Pernerinsel in Hallein
Die Pernerinsel liegt inmitten der Salzach. Die stillgelegte Salinenanlage darauf wurde zu einer Spielstätte der Salzburger Festspiele. Weiteres Entwicklungspotenzial ist vorhanden.

Auf die Nachfrage, was denn geschliffen gehöre, nennt Stangassinger den Ausbau des touristischen Angebots. Der Tourismus spielt in Hallein noch eine untergeordnete Rolle, „aber ich habe es mittlerweile geschafft, dass wir ein Hotel revitalisieren, das jahrelang leer gestanden ist. Dann haben wir über 100 Hotelbetten in der Innenstadt und somit potenziell über 35.000 zusätzliche Nächtigungen im Jahr mehr. Zu unseren Salzwelten am Dürrnberg kommen jährlich circa 300.000 Besucher und wir wollen es schaffen, dass viele dieser Besucher länger bei uns bleiben.“

Adventmarkt in Hallein
Bürgermeister Stangassinger will den Tourismus in Hallein forcieren.
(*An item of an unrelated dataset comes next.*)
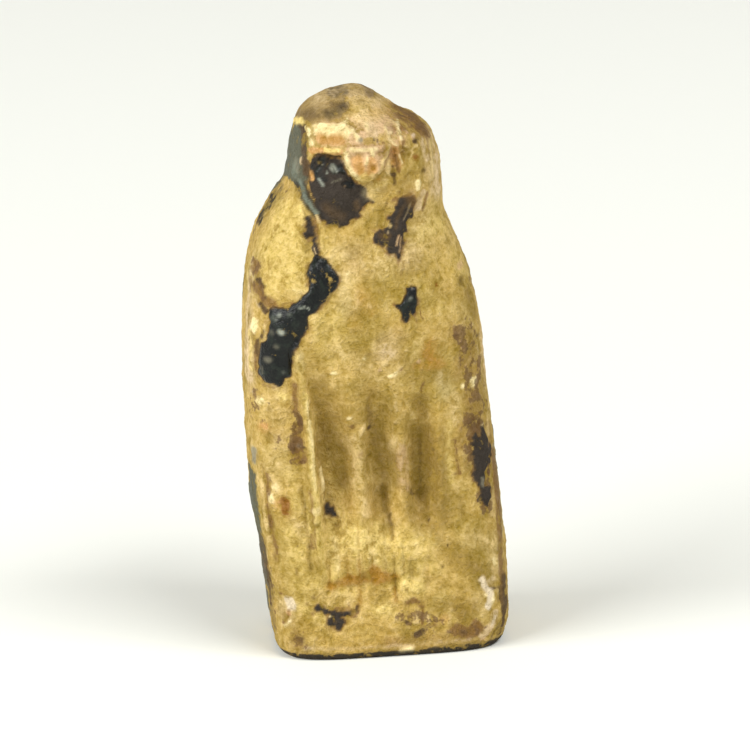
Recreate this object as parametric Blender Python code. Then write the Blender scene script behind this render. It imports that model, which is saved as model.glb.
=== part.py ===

Anziehungspunkte wie die historische Altstadt gibt es genug. Foto: Ailura C BY-SA 3.0 at / Hickmann CC BY-SA 4.0

Ganz oben auf Stangassingers Agenda steht auch der Ausbau der Kinderbetreuung. „Da gab es massive Rückstände. Als ich übernahm, waren 130 Kinder auf der Warteliste. Seit meinem Amtsantritt haben wir 66 zusätzliche Kinderbetreuungsplätze geschaffen und eine Einrichtung mit 91 Kindern vom Hilfswerk übernommen, womit die Stadt jetzt circa 850 Kinder betreut. Mein Ziel ist es, dass bis spätestens 2030 jedes Kind in Hallein einen öffentlichen Kindergartenplatz hat. Möglicherweise kann ich das auch schneller erreichen, weil ich gerade dabei bin, einen zusätzlichen Kinder­garten zu errichten, und noch zwei weitere Standorte im Auge habe.“

Ressourcenpark statt Müllplatz

Zu den Versäumnissen der Vergangenheit gehören für Stangassinger auch das Thema Müllentsorgung und die zugehörigen Müllplätze. „Die Firma, die gerade in Graz den Wertstoffsammelplatz plant und baut, ist auch unser Berater. Wir wollen weg von einem Müllplatz und sind bereits in der Endplanung für einen Ressourcenpark, der sowohl architektonisch als auch funktional ein Quantensprung in Hallein sein wird. Das wird ein Vorzeigeobjekt, wie es das im Bundesland Salzburg noch nicht gibt.“ 

Ein drittes Projekt und Dauerthema ist die Sanierung der Brücken. „Hallein hat über achtzig Brücken, und da ist in den vergangenen Jahren leider sehr wenig passiert. Nun muss man viele Millionen hineinstecken“, erklärt der Bürgermeister. In dem Zusammenhang stellt sich auch die Frage, wie sich die Pernerinsel in der Salzach weiterentwickeln soll. „Vor 30 Jahren ist diese Insel gekauft worden, und so steht sie im Großen und Ganzen auch jetzt noch da. Sie wird zwar als Kulturinsel genutzt, aber es kann bestimmt zusätzliche Nutzungen für die Bevölkerung geben. Dazu starten wir im Frühling einen Bürgerbeteiligungsprozess“, berichtet Stangassinger.

Kraft aus der Familie

„Im Nachhinein ist man oft ein bisschen gescheiter“, bekennt der Bürgermeister als Antwort auf die Frage, ob er eine Entscheidung bereue. „Ich bin der Meinung, und das habe ich auch in meinem Beruf so gelebt, wenn  80 oder 90 Prozent der Entscheidungen passen, dann ist das eigentlich ein relativ guter Schnitt. In der Politik wird halt oft auf die zehn Prozent hingehackt, die vielleicht nicht so optimal waren. Wesentlich ist jedoch, dass etwas passiert und weitergeht. Dass man morgen, wenn man neue Informationen zu einem Thema hat, gescheiter ist als heute, ist klar. Gewisse Dinge muss man sich von Zeit zu Zeit anschauen und evaluieren, denn was heute gescheit ist, muss in einem Jahr nicht mehr gescheit sein. Irgendetwas kann man immer verbessern und für Verbesserungen bin ich immer offen“, sagt der Bürgermeister, der seine Kraft aus dem Privatleben schöpft.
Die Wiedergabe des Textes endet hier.